Violence, threats and hate speech: little has changed in Zimbabwe

LETTER FROM ZIMBABWE: There are signs Mugabe’s party is gearing up for polls using illicit techniques it favoured in the past…

LETTER FROM ZIMBABWE:There are signs Mugabe's party is gearing up for polls using illicit techniques it favoured in the past, writes BILL CORCORAN

EXAMINING UNFOLDING events in Zimbabwe over the past few months has brought an old epigram, “the more things change, the more they stay the same”, to mind on more than one occasion.

Even a cursory look at the main news items in local newspapers over that period suggests that President Robert Mugabe and his Zanu-PF party’s repeated calls for upcoming elections to be free and fair may not be genuine.

The Southern African Development Community recently decided that fresh elections should be held in Zimbabwe before June next year to end the stalled powersharing arrangement between Zanu-PF and the two Movement for Democratic Change (MDC) party factions.

READ MORE

That much-heralded pact, mediated by the development community and signed in 2009 as a way to overcome disputed polls the previous year, has stabilised the country somewhat. But it has failed to take it forward, due to the ideological differences between the opposing groups.

Initially it appeared that Zanu-PF and the MDC parties were willing to work together for the sake of the country. However, the relationship between the groups has worsened significantly, and there are indications that Mugabe’s party is gearing up to contest the coming polls using the illicit techniques it favoured in the past.

Instances of hate speech, harassment, intimidation and violence attributable to traditional supporters of Zanu-PF, which has been in power since 1980, have begun to make the headlines more frequently in recent months than a year ago.

In the courts, especially at magistrate level, legal actions involving members of MDC and pro-democracy movements have become long and drawn out. Critics of Zanu-PF maintain this is being done to ensure those involved have less time to focus on the upcoming elections.

A good example involves Women of Zimbabwe Arise leaders, Jenni Williams and Magodonga Mahlangu, who were charged in April with kidnapping a woman named Emma Mabhena, and remanded in custody.

On May 1st, a magistrate dismissed their application to have the case against them dropped even though the alleged victim refused to acknowledge being kidnapped. After appealing the decision to the high court, they were released.

At the end of June, 100 of the organisation’s members were arrested and detained by police in Bulawayo for holding a pro-democracy rally in the city centre.

On May 12th, the Zimbabwe Standard newspaper reported that the MDC faction, aligned to the prime minister, Morgan Tsvangirai, has accused the police of setting in motion a campaign to disrupt its election rallies.

Observers of the Zanu-PF-instigated “indigenisation” policy, under which black Zimbabweans must own 51 per cent of shares of foreign companies operating in the country, say the strategy is designed to a facilitate the creation of a new patronage system.

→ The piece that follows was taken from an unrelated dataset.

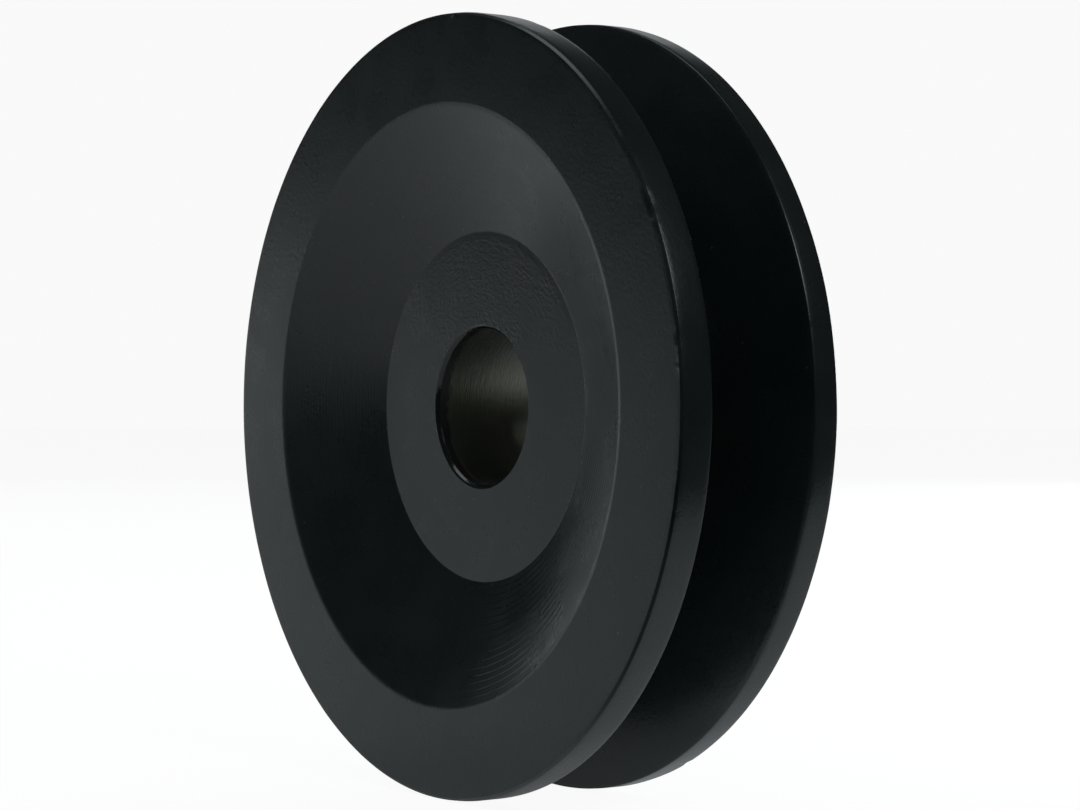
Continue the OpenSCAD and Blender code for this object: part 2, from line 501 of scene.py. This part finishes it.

Empowerment minister Saviour Kasukuwere expanded the policy this week to include all foreign-owned businesses in Zimbabwe.

The land reform policy of 2000, which involved often violent land grabs of white-owned farms, has been completed and there are few farms left that can be given to Zanu-PF loyalists.

It is believed the policy will be used to replace the land reform strategy as a means to ensure supporters stay loyal to the former liberation movement, and do its bidding in the run-up to the election.

Kasukuwere gave foreign-owned banks and other companies – including tourism businesses and private schools – a year to cede the 51 per cent stake of their operations to local indigenous Zimbabweans or face expropriation.

It was reported in mid-June that the Zanu-PF controlled defence minister had clandestinely recruited 5,000 additional members in a bid to beef up the security forces, which have always been loyal to Mugabe’s regime, even though the state does not have the money to pay their wages.

A further 5,000 people have been employed under similar circumstances by Zimbabwe’s interior ministry, another government department controlled by Zanu-PF.

In terms of an increase in hate speech, Tsvangirai said on World Press Freedom Day on May 3rd that Zimbabwe’s state-controlled media was using the same strategy as Rwanda’s “Hate radio” that helped to incite the violence in 1994 that led to genocide.

A pro-democracy civil society movement in Zimbabwe, Sokwanele, has been monitoring press articles generated within Zimbabwe since 2008 to watch for violations of the terms of the powersharing agreement.

In May it recorded 72 reports that showed violations, such as incitements to violence, intimidation, hate speech, threats, abductions and brutality: all of these were attributed to Zanu-PF.

“The category with the highest number of recorded violations was the harassment of perceived opposition politicians and supporters using drawn-out litigation, with 18 cases logged,” Sokwanle reported.